どんな役でも「いつもどこか共鳴できるところを探しています」

――誰かから認めてもらうことで、自分の存在意義を見出していることにつながるのでしょうか。

「今はSNSなどで自己表現をしていらっしゃる方も多いでしょうし、“いいね”をもらって自己の存在意義を確認しているんでしょうけど、バーチャルな世界よりももっと充実した世界が演劇の世界には広がっている気がするんです。

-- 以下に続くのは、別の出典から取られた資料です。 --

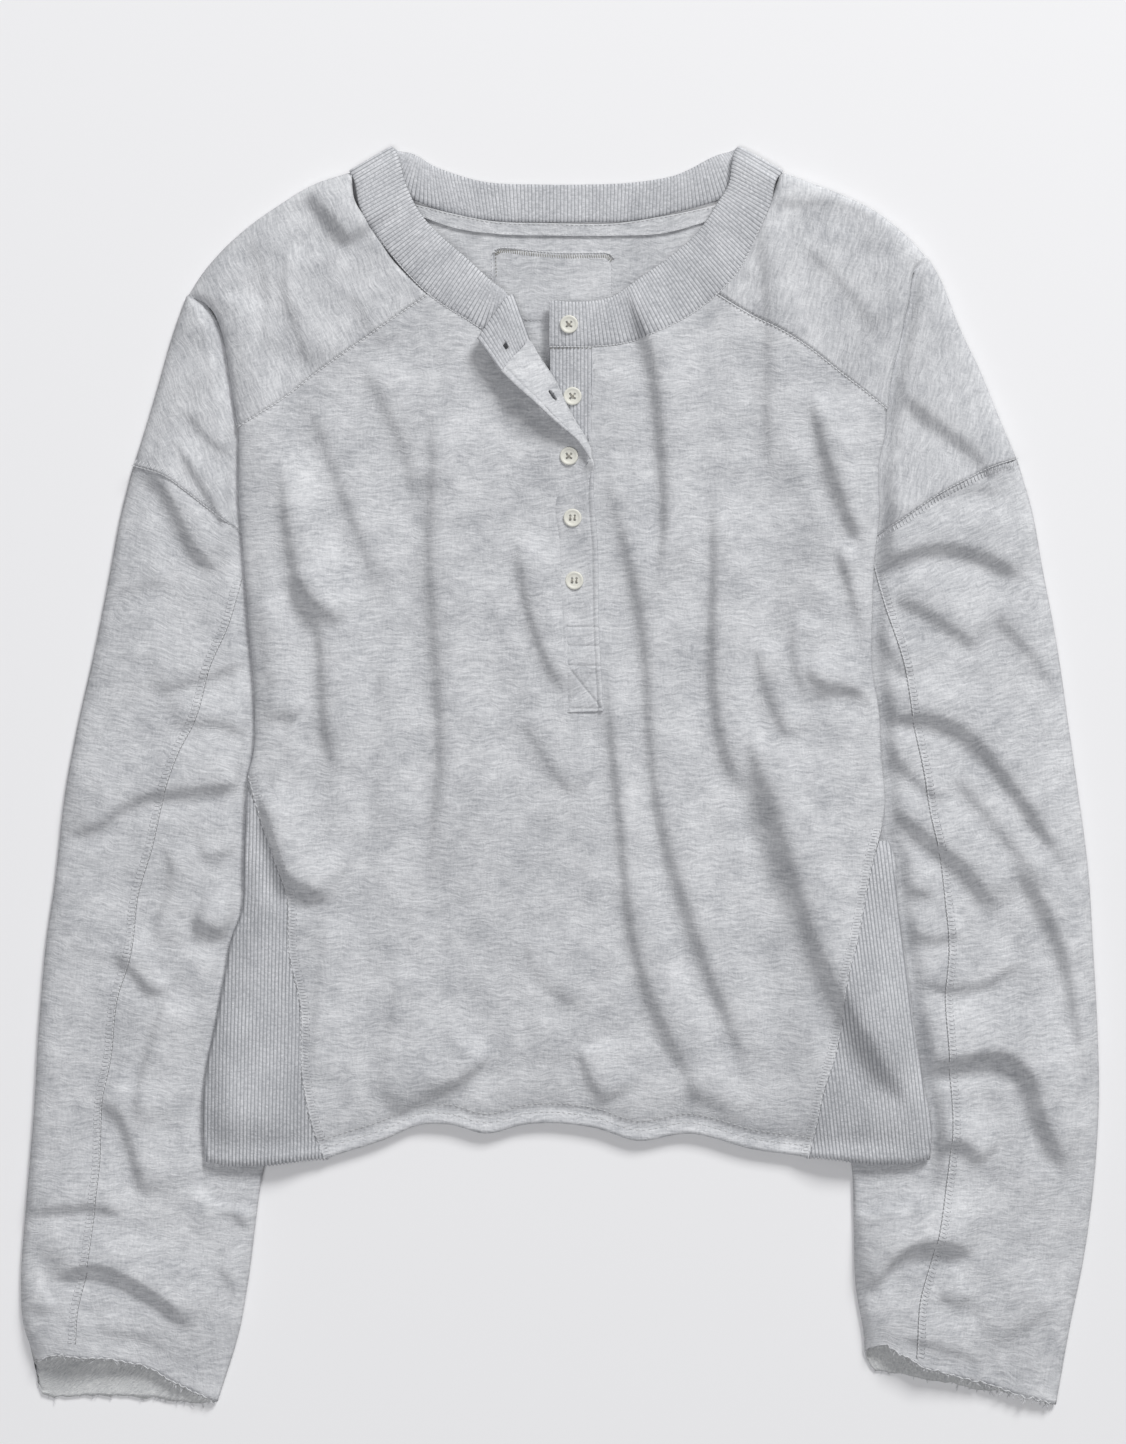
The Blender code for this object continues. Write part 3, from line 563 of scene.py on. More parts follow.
def threads(name, groups, radius, surface, sides=5):
    """Groups of runs of (x, y, z) points as one mesh of short ropes with tapered ends."""
    points, faces, base = [], [], 0
    turns = np.linspace(0.0, 2 * np.pi, sides, endpoint=False)
    for runs in groups:
        count, steps = runs.shape[:2]
        line = np.gradient(runs, axis=1)
        line /= np.linalg.norm(line, axis=2)[..., None] + 1e-9
        across = np.cross(line, (0.0, 0.0, 1.0))
        across /= np.linalg.norm(across, axis=2)[..., None] + 1e-9
        lift = np.cross(across, line)
        taper = 0.35 + 0.65 * np.sin(np.pi * np.linspace(0.06, 0.94, steps))
        thick = radius * taper[None, :, None, None]
        ring = np.cos(turns)[:, None] * across[:, :, None] + np.sin(turns)[:, None] * lift[:, :, None]
        points.append((runs[:, :, None] + thick * ring).reshape(-1, 3))
        for run in range(count):
            start = base + run * steps * sides
            for k in range(steps - 1):
                for m in range(sides):
                    a, b = start + k * sides + m, start + k * sides + (m + 1) % sides
                    faces.append((a, b, b + sides, a + sides))
            faces.append(tuple(start + m for m in range(sides))[::-1])
            faces.append(tuple(start + (steps - 1) * sides + m for m in range(sides)))
        base += count * steps * sides
    mesh = bpy.data.meshes.new(name)
    mesh.from_pydata((np.concatenate(points) * MM).tolist(), [], faces)
    mesh.materials.append(surface)
    mesh.shade_smooth()
    made = add_object(name, mesh)
    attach(made, "root")
    return made


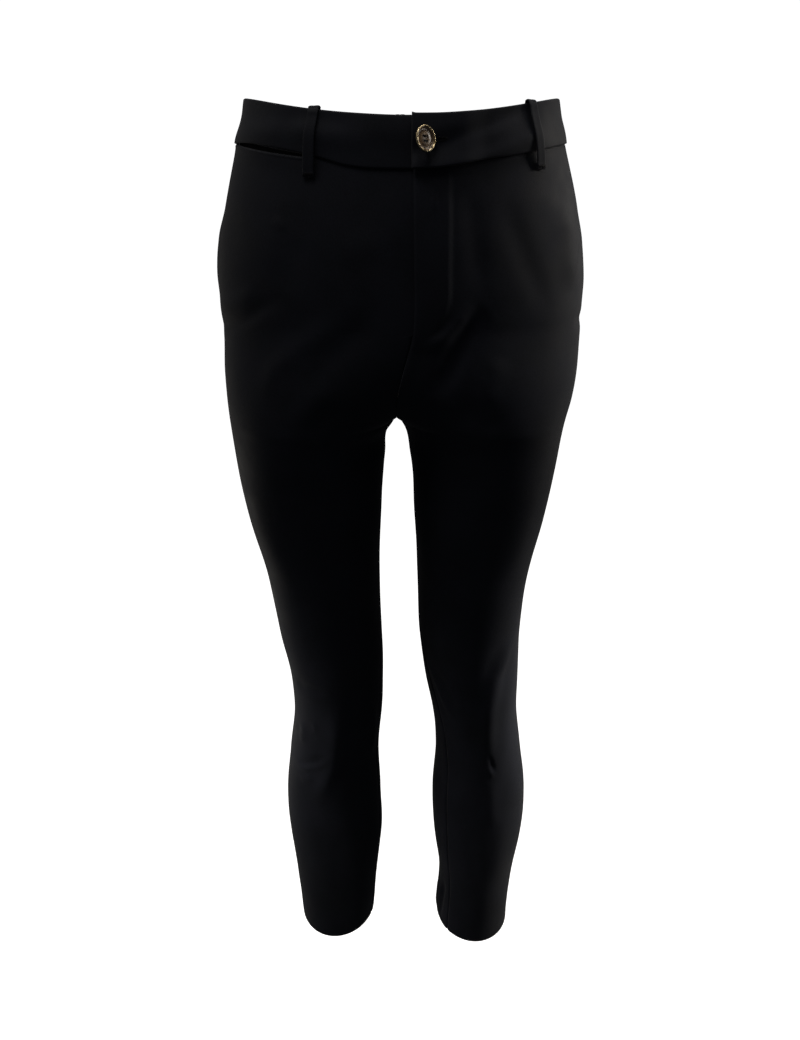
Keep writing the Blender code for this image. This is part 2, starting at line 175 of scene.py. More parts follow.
thread, thread_tree, thread_shader = start_material(
    "black_polyester_thread", "#0e0e12", 0.52, IOR=1.5, Specular_IOR_Level=0.16,
    Sheen_Weight=0.05, Sheen_Roughness=0.35)
thread_place = add(thread_tree, "ShaderNodeTexCoord").outputs["Object"]
thread_twist = add(thread_tree, "ShaderNodeTexNoise",
                   {"Vector": thread_place, "Scale": 2600.0, "Detail": 1.0})
thread_bump = add(thread_tree, "ShaderNodeBump",
                  {"Height": thread_twist.outputs["Fac"], "Strength": 0.4, "Distance": 0.0001})
thread_tree.links.new(thread_bump.outputs["Normal"], thread_shader.inputs["Normal"])
thread_shade = add(thread_tree, "ShaderNodeMix", {"Factor": thread_twist.outputs["Fac"]},
                   data_type="RGBA")
thread_shade.inputs["A"].default_value = linear("#08080b")
thread_shade.inputs["B"].default_value = linear("#15151a")
thread_tree.links.new(thread_shade.outputs["Result"], thread_shader.inputs["Base Color"])

# %% [markdown]
# All the cloth lies on one body surface, the same as in the CAD source. It is a stack of
# level sections from the waist to the hem. Each half of the body is an ellipse cut at the
# middle, and from the crotch down the two halves are the closed rings of the legs. "down"
# is the distance below the top edge of the waistband at the side seams. The angle is 0 at
# the side seam, positive round the front and negative round the back.

# %% Sizes of the body surface
TOP = 0.018             # height of the waistband's top edge
BAND = 0.036            # depth of the waistband
BAND_SLANT = 0.0035     # it slants where the hips flare, and is this much less high
CROTCH = 0.262
CLEFT = 0.172           # where the two halves begin to part
HEM = 0.9157
SEAM = 0.00015          # half the gap at a seam
SWAY = -0.003           # the legs stand this far to the side of the waist
LEFT_LONGER = 0.010     # the left leg is longer at the hem, all of it below this:
LONGER_FROM = 0.80
FRONT_DIP = 0.018       # the waist runs lower at the centre front
BACK_DIP = 0.004
DIP_FADE = 0.110
FLY_END = 0.176
UNDERLAP = 0.030        # the right front runs this far behind the left front
FLY_LIFT = 0.0019
BAND_UNDERLAP = 0.033
BAND_LIFT = 0.0033
BAND_PROUD = 0.0018

# out is the side seam and in the inside leg, measured from the middle line; front and
# back are the depths from the side seams
#        down   out_r   in_r    out_l   in_l    front  back
SIZES = (
    (0.0000, 0.1255, 0.0002, 0.1278, 0.0002, 0.088, 0.092),
    (0.0180, 0.1291, 0.0002, 0.1314, 0.0002, 0.089, 0.095),
    (0.0300, 0.1348, 0.0002, 0.1358, 0.0002, 0.090, 0.097),
    (0.0400, 0.1376, 0.0002, 0.1390, 0.0002, 0.090, 0.099),
    (0.0800, 0.1492, 0.0002, 0.1512, 0.0002, 0.094, 0.109),
    (0.1200, 0.1580, 0.0002, 0.1593, 0.0002, 0.097, 0.119),
    (0.1600, 0.1596, 0.0002, 0.1640, 0.0002, 0.098, 0.125),
    (0.1900, 0.1580, 0.0002, 0.1658, 0.0002, 0.097, 0.126),
    (0.2200, 0.1590, 0.0002, 0.1660, 0.0002, 0.095, 0.121),
    (0.2450, 0.1586, 0.0002, 0.1636, 0.0002, 0.092, 0.111),
    (0.2620, 0.1574, 0.0003, 0.1600, 0.0003, 0.090, 0.103),
    (0.2665, 0.1571, 0.0024, 0.1592, 0.0034, 0.089, 0.101),
    (0.2750, 0.1566, 0.0084, 0.1580, 0.0080, 0.087, 0.098),
    (0.3000, 0.1552, 0.0115, 0.1553, 0.0130, 0.083, 0.090),
    (0.3600, 0.1475, 0.0158, 0.1471, 0.0173, 0.075, 0.079),
    (0.4300, 0.1334, 0.0184, 0.1349, 0.0215, 0.067, 0.069),
    (0.5000, 0.1253, 0.0165, 0.1313, 0.0239, 0.060, 0.061),
    (0.5600, 0.1163, 0.0158, 0.1328, 0.0317, 0.056, 0.056),
    (0.6000, 0.1157, 0.0171, 0.1342, 0.0394, 0.053, 0.056),
    (0.6600, 0.1239, 0.0219, 0.1430, 0.0449, 0.050, 0.061),
    (0.7200, 0.1306, 0.0202, 0.1506, 0.0416, 0.049, 0.066),
    (0.7800, 0.1298, 0.0192, 0.1500, 0.0446, 0.050, 0.064),
    (0.8400, 0.1253, 0.0253, 0.1428, 0.0518, 0.050, 0.058),
    (0.9157, 0.1216, 0.0309, 0.1400, 0.0507, 0.050, 0.054),
)
OUT_R, IN_R, OUT_L, IN_L, FRONT, BACK = range(1, 7)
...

なので、今まで仕事や子育てなど、何かを成し遂げた方々がものを表現することで、また新たな自分探しになることはとてもいいよねって思うんです。

 それに、僕自身が演技によって自己の存在意義を確認できたみたいな歴史があるんです。なので、演技をすることってプロの役者だけじゃなく、市井の皆さんにも解放されていいものだと思うので、シニア劇団の試みというのは、もっともっと増えてきてもいいんじゃないかなと思います」

――これまで数多くの作品にご出演されていますが、本作で演じた阿久津がリア王に重ねたように、ご自身の人生を重ね合わせるような役や作品は何かありましたか?

「自分とは全く違うなと思うキャラクターもこれまで色々演じてきましたが、どの役にも、どこかしら自分と1μ(ミクロン)でも共感できる部分はないかなって探すんです。なので、どの作品、役にも“内野聖陽”の血肉は投影されているという気がするんですよね。だから、“どの役が一番自分と重なったか”と聞かれるとどれだろう?と思うのですが、いつもどこか共鳴できるところを探しています。

 むしろ、そういうものがないと表現って力を持たないんですよ。どこかに実感力を持たせるというか。実感の力って凄まじいんですよ。今回演じた阿久津は、過去のある出来事があったからこそ、あそこまで迫真に迫ったリア王を演じられたんだと思うのだけど、役者ってどこか“実感探しの旅”みたいなところがあるんです。